Both Anderson and fast-medium seamer Ollie Robinson were rested from the Ireland match to ensure they were fit for Edgbaston following niggling injuries.

Australia, unusually, are being captained by a fast bowler in Pat Cummins, with the 30-year-old confidently predicting: “I’ll be aiming to play all six (Tests).”

Fresh, ready to go’

History is threatening to repeat itself for Josh Hazlewood, who missed the start of the 2019 Ashes in Birmingham following an injury lay-off before featuring later in the series.

Four years ago, Australia opted for the slightly slower but remorselessly accurate seamer in Peter Siddle.

It could be a similar story this week, with Scott Boland competing against Hazlewood and Mitchell Starc, whose left-arm angle is a real point of difference, for a place in Australia’s attack.

The 34-year-old Boland has taken 33 wickets in just eight Tests at the staggeringly low average of 14.57.

And those figures may mean even the world-class Hazlewood, with 222 wickets from 59 Tests, has to bide his time, with injuries restricting the 32-year-old in recent years.

“No doubt you still want to play every game and it’s hard to sit on the sidelines and watch,” Hazlewood, who missed the WTC final, told the Guardian.

“But potentially if you bowl back-to-back Tests and you bowl 50 overs and you’ve got some of Boland, Starc or myself on the bench, fresh, ready to go ready for the next Test… the guys are more open to it.”

Australia could also call upon Michael Neser, who has been starring for Welsh club Glamorgan in the County Championship, as a potential replacement quick later in the series.

England v Australia: The Ashes explained

The “Ashes” is the name given to the series of Test matches played between England and Australia, generally every two years.

Test matches each last a maximum of five days, with the overall winner of the series presented with a replica of the historic Ashes urn.

Australia are the current holders after winning the 2021/22 edition on home soil.

The upcoming series is the first Ashes contest to be staged in England since the 2019 series ended in a 2-2 draw.
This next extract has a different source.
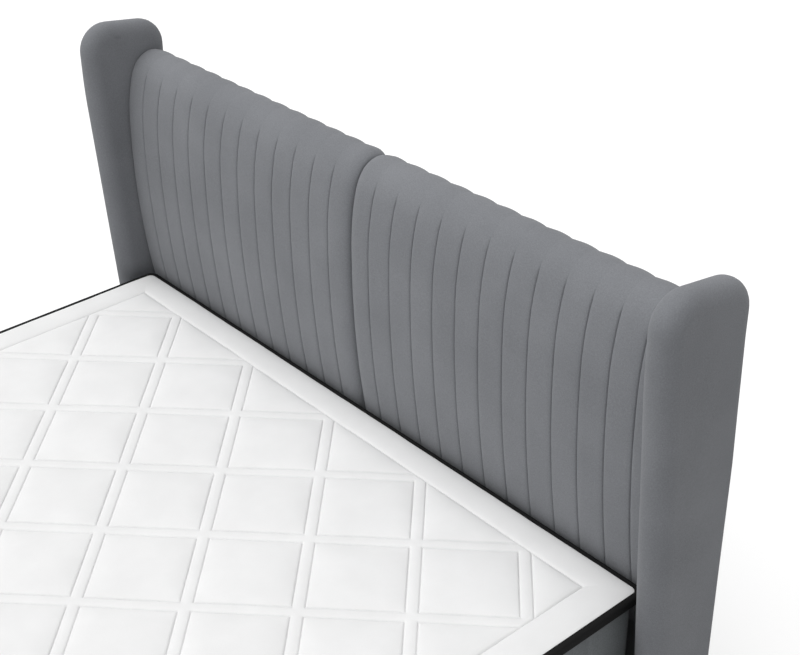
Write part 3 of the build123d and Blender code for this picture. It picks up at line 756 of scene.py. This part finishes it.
def joinedStaples(name, spots):
    # spots: (middle of the crown, direction along it, direction out of the cloth)
    places, faces = [], []
    half, wire, sides = stapleLook["crown"] / 2, stapleLook["wire"], stapleLook["sides"]
    # the wire's path along and out, and which way each ring faces along and out:
    # out of the cloth, round a small bend, along, and back in
    path = [
        (-half, -1.5 * wire, -1, 0), (-half, 0.2 * wire, -1, 1), (-half + 0.6 * wire, wire, 0, 1),
        (half - 0.6 * wire, wire, 0, 1), (half, 0.2 * wire, 1, 1), (half, -1.5 * wire, 1, 0),
    ]
    for middle, along, out in spots:
        middle, along, out = Vector(middle), Vector(along), Vector(out)
        across = along.cross(out)
        faces += tubeFaces(len(path), sides, start=len(places))
        for byAlong, byOut, faceAlong, faceOut in path:
            spot = middle + along * byAlong + out * byOut
            flat = (along * faceAlong + out * faceOut).normalized()
            for turn in range(sides):
                angle = turn * 2 * math.pi / sides
                places.append(spot + (flat * math.cos(angle) + across * math.sin(angle)) * wire)
    mesh = bpy.data.meshes.new(name)
    mesh.from_pydata([tuple(place) for place in places], [], faces)
    bm = bmesh.new()
    bm.from_mesh(mesh)
    bmesh.ops.recalc_face_normals(bm, faces=bm.faces)
    bm.to_mesh(mesh)
    bm.free()
    mesh.shade_smooth()
    return finishPiece(addObject(name, mesh), zincPlate, "bed_frame")


def backCloth():
    look = backLook
    low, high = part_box("headboard_back_cover")
    width, tall = high.x - low.x, high.z - low.z
    columns, rows = int(width / look["step"]) + 1, int(tall / look["step"]) + 1
    pitch = stapleLook["pitch"]
    sx, sz = look["sagScale"]
    places = []
    for i in range(rows):
        z = low.z + tall * i / (rows - 1)
        fromEnd = min(z - low.z, high.z - z)
        places.append((low.x - look["stand"], high.y - look["wrap"], z))
        for j in range(columns):
            x = low.x + width * j / (columns - 1)
            fromSide = min(x - low.x, high.x - x)
            inset = min(fromSide, fromEnd)
            slack = min(max((inset - look["heldTo"]) / look["slackOver"], 0), 1)
            slack *= min(1, abs(x) / look["slackOver"])     # the centre post holds it up
            uneven = look["sagUneven"] * noise.noise((x * sx, 0, z * sz))
            y = high.y - look["sag"] * slack * (look["sagEven"] + uneven)
            along = x if fromEnd < fromSide else z
            ridge = math.cos(2 * math.pi * along / pitch) * math.exp(-inset / look["pullReach"])
            y += look["pull"] * (ridge - 1) * 0.5 * min(1, inset / look["pullFrom"])
            y -= look["hemThickness"] * (inset > look["hem"])
            places.append((x, y, z))
        places.append((high.x + look["stand"], high.y - look["wrap"], z))
    faces = [face[::-1] for face in gridFaces(rows, columns + 2)]
    piece = newPiece("back_dust_cloth", places, faces)
    finishPiece(piece, dustCloth, "bed_frame", ["headboard_back_cover"])
    inset, y = stapleLook["inset"], high.y - stapleLook["sunk"]
    clear = 3 * inset       # no staple is nearer to a corner
    alongX = np.linspace(low.x + clear, high.x - clear, int((width - 2 * inset) / pitch))
    alongZ = np.linspace(low.z + clear, high.z - clear, int((tall - 2 * inset) / pitch))
    spots = [((x, y, z), (1, 0, 0), (0, 1, 0)) for z in (low.z + inset, high.z - inset) for x in alongX]
    spots += [((x, y, z), (0, 0, 1), (0, 1, 0)) for x in (low.x + inset, high.x - inset) for z in alongZ]
    joinedStaples("back_staples", spots)


def slatTapes():
    look = tapeLook
    low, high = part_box("slat_tapes")
    slatNames = sorted(name for name in frame["nodes"] if name[:5] == "slat_" and name[5:].isdigit())
    slats = [(slatLow.y, slatHigh.y) for slatLow, slatHigh in map(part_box, slatNames)]
    section = look["section"]
    rows = int((high.y - low.y) / look["step"]) + 1
    for side, sideName in sideNames.items():
        middle = side * (high.x - look["width"] / 2)
        places = []
        for i in range(rows):
            y = low.y + (high.y - low.y) * i / (rows - 1)
            sag = 0
            for (_, before), (after, _) in zip(slats, slats[1:]):
                if before < y < after:      # between two slats
                    share = (y - before) / (after - before)
                    sag = look["sag"] * 4 * share * (1 - share)
            for across, up in section:
                z = high.z - sag - look["thickness"] * (1 - up)
                places.append((middle + across * look["width"], y, z))
        faces = [face[::-1] for face in tubeFaces(rows, len(section))]
        piece = newPiece("slat_tape_" + sideName, places, faces)
        finishPiece(piece, tapeCloth, "bed_frame", ["slat_tapes"])
        spots = []
        for lowY, highY in slats:
            for shift in (-look["stapleShift"], look["stapleShift"]):
                place = (middle + shift, (lowY + highY) / 2, low.z + look["stapleSunk"])
                spots.append((place, (0, 1, 0), (0, 0, -1)))
        joinedStaples("tape_staples_" + sideName, spots)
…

England’s last series victory came in 2015.

The use of the term “Ashes” dates from England’s first home defeat against Australia at The Oval in London in 1882.

Following Australia’s victory, Sporting Times journalist Reginald Shirley Brooks printed a mock obituary of English cricket, saying: “The body will be cremated and the ashes taken to Australia”.

A few weeks later, England set off to tour Australia and, after a “social” match near Melbourne on Christmas Eve 1882, English captain Ivo Bligh was given a small terracotta urn as a symbol of the “Ashes” he had sworn to win back.

Standing at little more than 10 centimetres (four inches) tall, the original Ashes urn resides in the Marylebone Cricket Club museum at the famous Lord’s ground in London.

In 1998, Bligh’s 82-year-old daughter-in-law said the urn contains the remains of her mother-in-law’s veil, while others claim it is filled with the ashes of a burnt cricket bail.

Bloody faces and bitter feuds

Few sporting rivalries are fiercer than the Ashes, with battered bodies and bloodied faces all part of more than a century of feuding.

In the 1932/33 “Bodyline” series, England deliberately aimed fast deliveries at Australian batters’ bodies rather than the stumps in the hope they would get out trying to protect themselves.

The aggressive tactic was seen as unsporting, but unrepentant England won the series to the fury of their bruised opponents.

The Ashes has provided some of cricket’s most memorable moments.

The 1981 series was named “Botham’s Ashes” after all-rounder Ian Botham’s feats with bat and ball inspired England to victory.

Australia spinner Shane Warne provided one of the most iconic moments in Ashes history when his incredible “ball of the century” bowled Mike Gatting in 1993.

Arguably the greatest Ashes series was played in 2005 when England, powered by Andrew Flintoff and Kevin Pietersen, beat an Australia team packed with stars.

The tone for that series – England’s first Ashes triumph since 1986/87 – was set early in the first Test when Steve Harmison’s bouncer left Australia batsman Ricky Ponting with blood streaming down his face.